The Mazingira Centre (mazingira.ilri.org) as part of the Sustainable Livestock Systems (SLS) Program focuses on agricultural production systems – in particular mixed crop-livestock systems – in the developing world. Thereby we are not only considering improvements in agricultural productivity due to projected agricultural intensification and subsequently ensuring food and nutrition security in the future but also environmental consequences. We particularly aim at deriving greenhouse gas (GHG) emission baselines for the dominant agricultural productions systems in Africa and testing promising interventions to reduce suchlike. This encompasses halting or reversing land degradation, which commonly leads to nutrient losses into the atmosphere and hydrosphere and overall environmental degradation. Therefore, our research approach fulfills the three pillars of climate smart agriculture: (1) ensuring agricultural productivity now and in the future, (2) climate change mitigation and (3) climate change adaptation. The strength of our approach is that we directly test promising agricultural interventions in the field and provide the newly gained knowledge widely (ie. during focused farmer training courses, to extension officers, to national research laboratories as well as to the respective governments).

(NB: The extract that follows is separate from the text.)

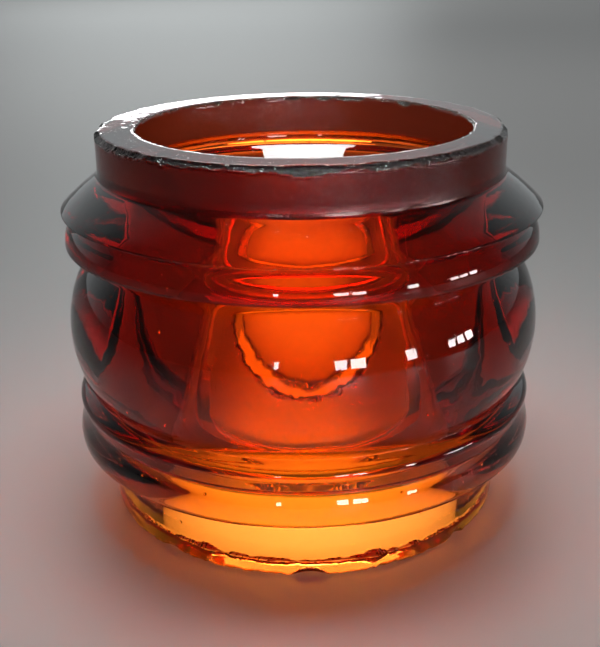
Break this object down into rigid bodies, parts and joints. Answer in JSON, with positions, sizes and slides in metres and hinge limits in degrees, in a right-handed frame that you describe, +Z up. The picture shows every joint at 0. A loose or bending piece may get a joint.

We furthermore aim at building the future generation of scientists by mentoring BSc, MSc and PhD students.

In order to achieve our goals (Agriculture, Environment and Education) the Mazingira Centre has three major research areas: (i) Animal Sciences with a specific focus on animal nutrition, (ii) Biogeochemical Processes encompassing carbon and nitrogen turnover in soil and the quantification of GHG emissions from individual compartments of ecosystems (ie. soils, manure, plants and animals), and (iii) Ecosystem Biogeochemistry which primarily focuses on the quantification and exchange of nutrients at the ecosystem scale (ie. eddy covariance measurements of NH3, CO2, CH4, N2O and H2O). Our research directly feeds into the wider focus of ILRI but particularly into the Sustainable Livestock Systems Program. Moreover, we are actively engaging with stakeholders and collaborate with national and international universities and research institutions.

Staff at Mazingira Centre and its partners are establishing:

  • The first accurate and verifiable greenhouse gas emission levels (baseline) of crop and livestock production systems and land-use changes in Africa;
  • Country specific frameworks for measuring, reporting and verification (MRVs) of GHG emissions from agricultural systems in Africa and developing countries across the globe to implement reliable low emissions development strategies (LEDS);
  • Robust frameworks for assessing the socioeconomic impacts of environmental degradation in the developing world;
  • New means of monitoring African land degradation, soil fertility, soil erosion and hydrology at farm to landscape scales; and
  • Experimental programs, building on ILRI’s longstanding feed and forage expertise, to develop ruminant feeding regimes that improve animal production while decreasing greenhouse gas emissions per unit of milk or meat (so-called GHG emission intensities).